Sejarah Munculnya Tradisi Bagi Kondom Gratis ke Atlet Olimpiade
Reporter
Binti Nikmatur
Editor
Nurlayla Ratri
08 - Aug - 2024, 09:49
JATIMTIMES - Olimpiade Musim Panas 2024 di Paris dilaporkan memiliki persediaan kondom gratis yang cukup, sekitar 300.000. Tradisi pembagian kondom gratis di Olimpiade ini sudah berlangsung lama. Namun sebelumnya ada perubahan besar selama pandemi COVID-19 di Olimpiade Tokyo 2020 dan Beijing 2022.
Saat itu, protokol ketat seperti tes swab dan jaga jarak sosial menggantikan keakraban fisik. Bahkan para atlet harus meninggalkan Desa Olimpiade dalam waktu 48 jam setelah menyelesaikan pertandingan mereka.
Baca Juga : Arema FC Tunaikan Janji, Santunan untuk Keluarga Korban Kanjuruhan Segera Disalurkan
"Sangat penting bahwa keakraban di sini merupakan sesuatu yang besar," kata Direktur Desa Olimpiade Paris 2024 Laurent Michaud, dilansir Sky News, Kamis (8/8/2024).
Meski demikian, satu tradisi tetap dipertahankan di Tokyo pada 2020. Sebanyak 160.000 kondom dibagikan ke atlet, dengan syarat untuk dibawa pulang sebagai oleh-oleh.
Asal mula tradisi membagikan komdom gratis ke atlet berawal pada Olimpiade Musim Dingin 1988 di Calgary, Alberta, Kanada, ketika AIDS merajalela di seluruh dunia. Pakar kesehatan menyarankan agar penyelenggara Olimpiade untuk menyediakan kondom gratis bagi atlet mereka. Tujuannya adalah untuk meningkatkan kesadaran terhadap HIV/AIDS dan mendorong seks yang aman.
Di Seoul, Korea Selatan, pada Olimpiade Musim Panas 1988, para pejabat memutuskan untuk memasok Desa Olimpiade dengan lebih dari 6000 kondom. Selain itu, muncul pamflet yang menjelaskan bahaya seks yang tidak aman. Sejak itu, tradisi ini terus berlanjut dengan jumlah kondom yang semakin meningkat di setiap Olimpiade.

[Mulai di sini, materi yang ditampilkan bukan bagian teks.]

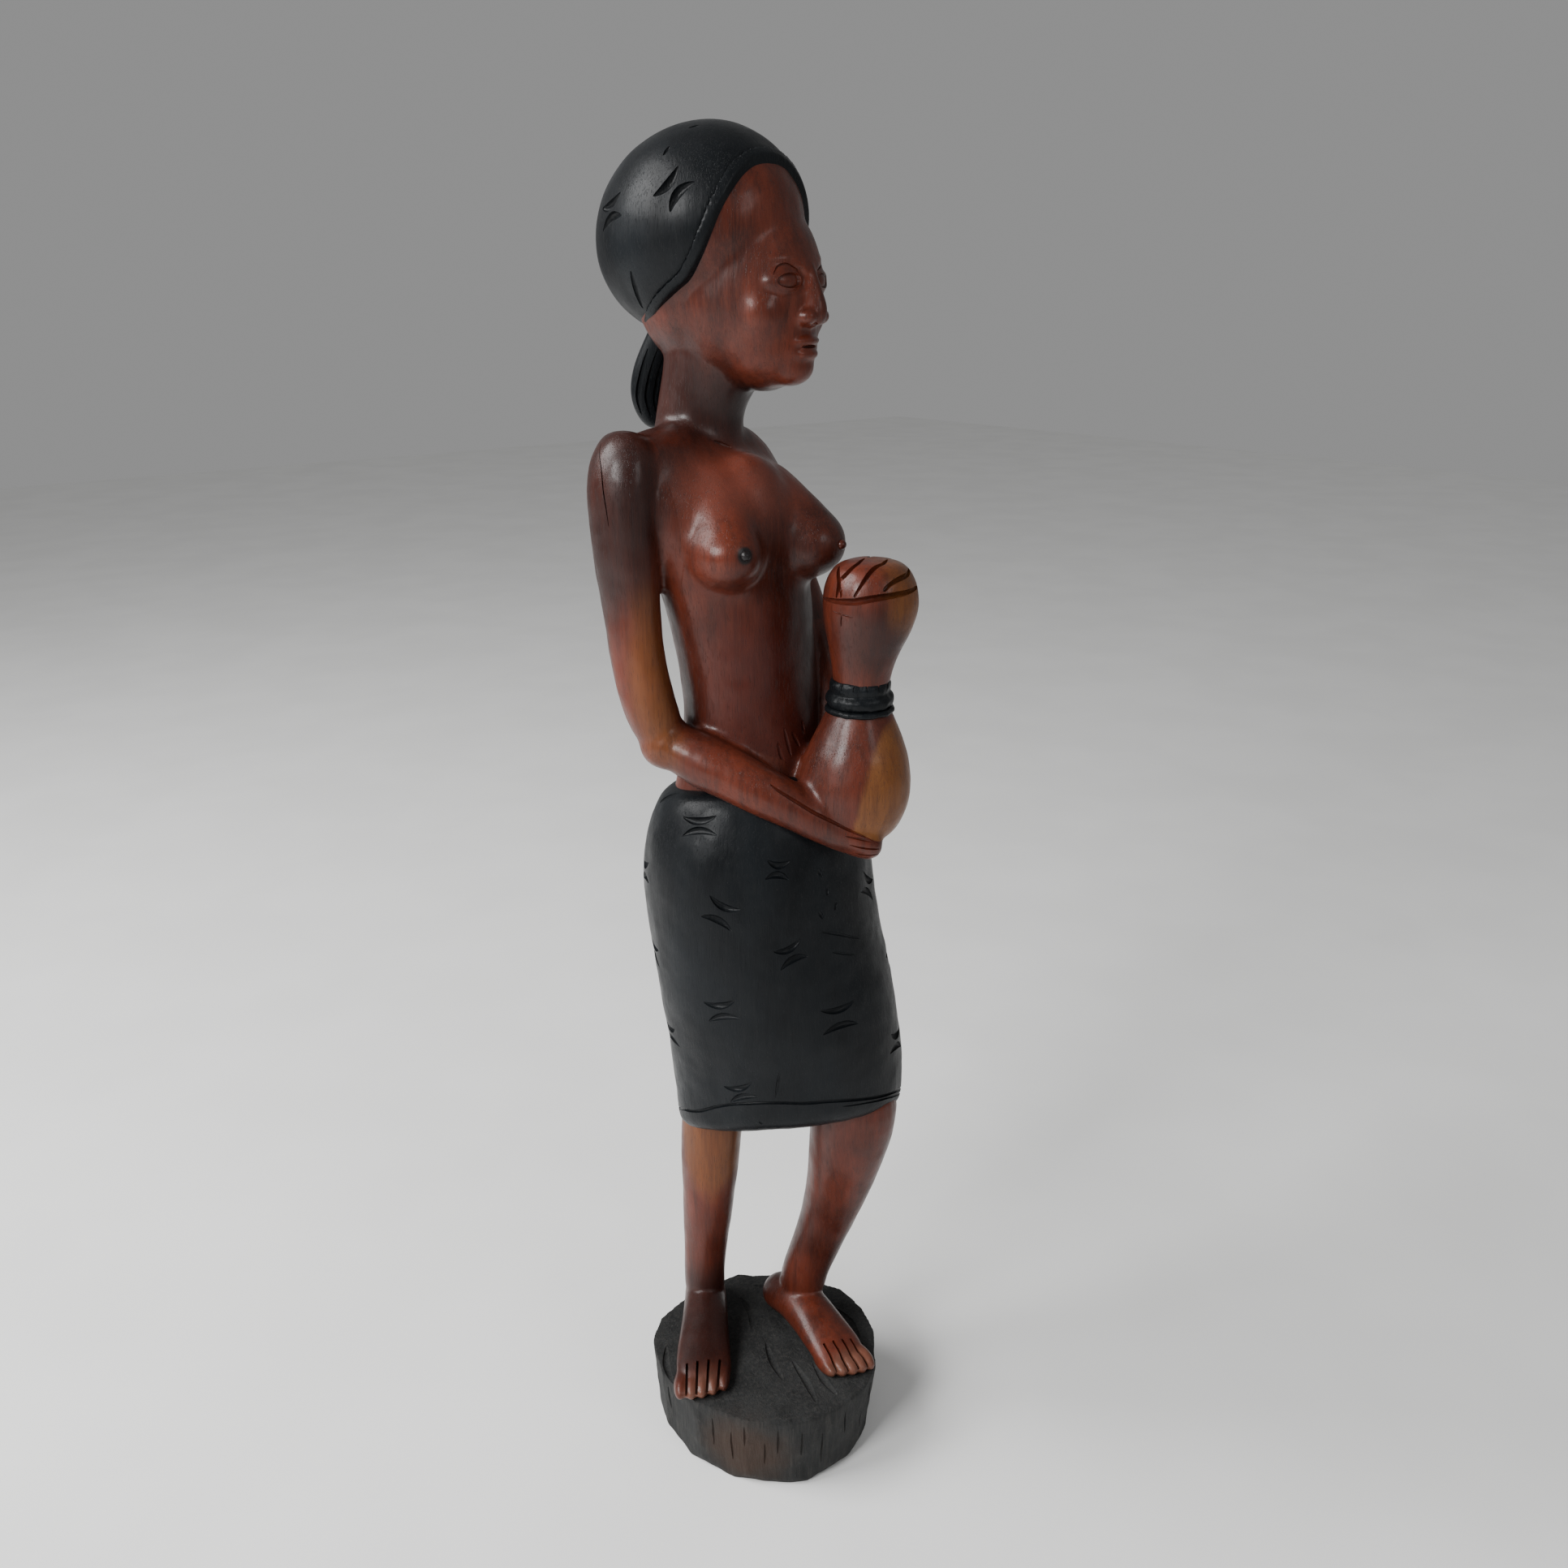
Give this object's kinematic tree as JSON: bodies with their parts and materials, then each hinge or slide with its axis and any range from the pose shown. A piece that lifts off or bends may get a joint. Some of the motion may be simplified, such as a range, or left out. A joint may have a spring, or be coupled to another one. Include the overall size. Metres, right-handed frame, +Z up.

Misalnya, pada Olimpiade Musim Dingin 1992 di Albertville, Prancis, 36.000 kondom didistribusikan gratis dan kondom tersebut cocok dengan warna cincin Olimpiade: biru, kuning, hitam, hijau, dan merah. Pada Olimpiade Musim Panas Barcelona tahun itu, kondom awalnya dijual di mesin penjual otomatis di diskotik Desa, namun kemudian dibagikan secara gratis karena para atlet sering tidak memiliki uang kembalian yang tepat.